Der Post gefällt mir sehr gut, da er exakt meine Erfahrungen in den letzten Jahren beschreibt. Aber wo liegen die Ursachen, dass dieses Verhalten offensichtlich flächendeckend auftritt?
Ich glaube es fehlt häufig die passenden Aufbau ‑und Ablauforganisation mit der dazugehörigen Entscheidungsarchitektur, so dass mit der gestiegenen Dynamik wieder Steuerungsmöglichkeiten und Überblick erzeugt werden kann.
Agilität ist auf der operativen Ebene eine Möglichkeit der gestiegenen Dynamik zu begegnen.
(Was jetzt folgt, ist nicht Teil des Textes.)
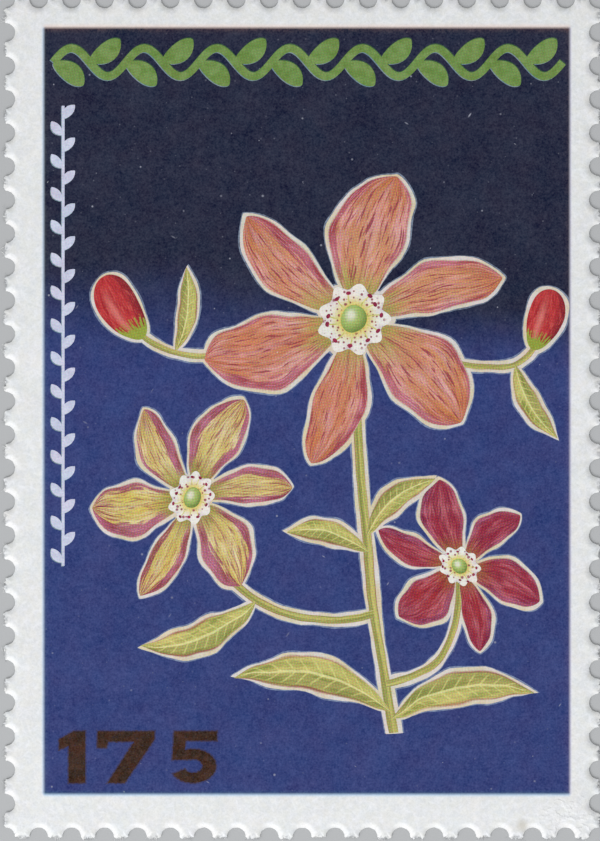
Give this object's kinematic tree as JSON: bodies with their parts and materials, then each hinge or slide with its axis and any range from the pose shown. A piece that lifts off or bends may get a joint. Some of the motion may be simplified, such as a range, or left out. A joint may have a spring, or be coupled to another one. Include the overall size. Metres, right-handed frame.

Leider fehlt es allzu häufig am dazu passenden agilen Management.
Beste Grüße
Alexander
Lieber Alexander, danke für Deinen Kommentar. Ich denke auch, dass die Strukturen und Werkzeuge in den Unternehmen vielfach nicht mehr zur gestiegenen Dynamik der Märkte passen. Aber andere Werkzeuge gibt es dort nicht und die meisten Manager wollen auch gar keine anderen, weil sie damit meistens ihre mühsam erkämpfte Machtposition aufgeben müssten. Ich bin unsicher, ob es in dieser Situation überhaupt eine evolutionäre Weiterentwicklung der Organisation geben kann oder ob das nur disruptiv geht. Wir werden es in Zukunft sicherlich vermehrt erleben.
Moin Alexander,
operative Hektik entsteht aus dem Widerspruch zwischen Linien- und Projektdenken sowie den daraus folgernden unterschiedlichen Zielen.
Je stärker die Linie ist (und dies ist in Deutschland die normale Ausprägung) desto höher und wichtiger sind ihre Zielerreichungen und die Projekte leiden dahinter.
In Firmen – selten in unserem Land – die eine strong matrix Organisation fahren, entstehen solche Situationen meist nicht. Denn Teil der Strong Matrix ist es, dass das Projekt die Bedürfnisse im Staffing vorgibt und daher nicht unnötig Mitarbeiter in Projekte drücken kann (besser Auslastungsquoten der Linienorganisation) und damit operative Hektik (oder unproduktive Arbeit) im Projekt produzieren kann.
Es ist ein Stück Arbeit eine Firma so umzustrukturieren, dass sie den Herausforderungen des Projektgeschäfts gewachsen ist.
Deutschland hat halt keine Projektkultur!